We’ll consider a cluster sample size of 8, with an estimated design effect of 3.4.
This adjustment then enters the sample size expression, using a desired margin of error of three percent.
\[
n=\frac{3.4*1.96^2(.5*.5)}{.03^2*.95}
\]
Which gives a sample size of 3,819.
Code
n_proj <- (3.4*1.96^2* .25) / (.03^2* .95)n_proj
[1] 3819
Using the design effect from the Wave 7 Arab Barometer survey for Lebanon, we need a sample of 3,820 in order to achieve a desired precision of a 3% margin of error.
Let’s provide a range of sample sizes, for margins of error of two, three, and five percent.
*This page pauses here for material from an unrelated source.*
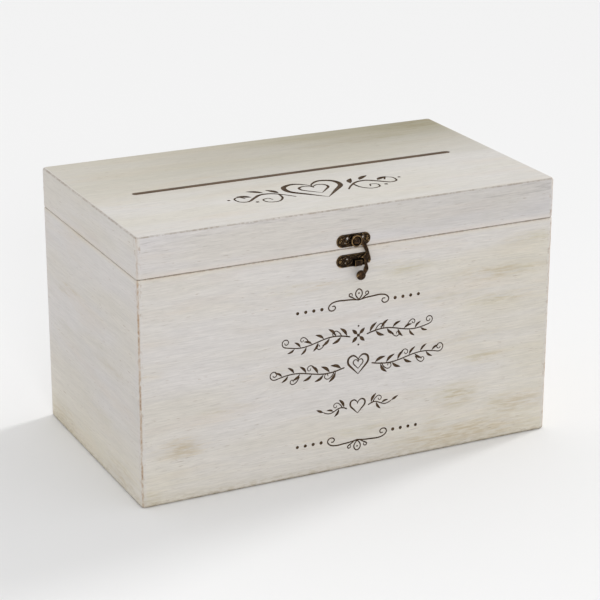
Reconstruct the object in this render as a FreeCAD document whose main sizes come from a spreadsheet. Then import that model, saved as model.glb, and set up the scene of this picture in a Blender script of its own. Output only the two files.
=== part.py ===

MSI generally recommends a margin of error for a household survey of no less than five percent, which would require a sample size of 1,375 after incorporating the information about the clustering effect from the Wave 7 Arab Barometer Survey. To reach a desired margin of error of three percent, we need a sample of 3,819. To reach a desired margin of error of two percent, we need a sample of 8,593.
Conclusion
The use of the intra-class correlation and design effect from the Arab Barometer survey suggests that villages in Lebanon tend to be more homogeneous than what is typically found in other countries. This higher level of homogeneity within villages requires the sampling of additional villages in order to reach a desired level of precision. MSI advises a precision of no less than five percent. This would require a sample of 1,375 and would be representative of the overall sampling area, but it may not be possible to meaningfully examined across any demographics of interest. A more desirable level of precision would be a margin of error of three percent, which would require a sample of 3,819. This would enable precise estimates at the overall level, as well as exploration of findings across a single disaggregate such as urban/rural locality, sex, age group, or education. If USAID would like to have the ability to meaningfully describe differences across more than one demographic (for example, sex within urban or rural locality), then MSI recommends an overall margin of error of two percent, which would require a sample size of 8, 593.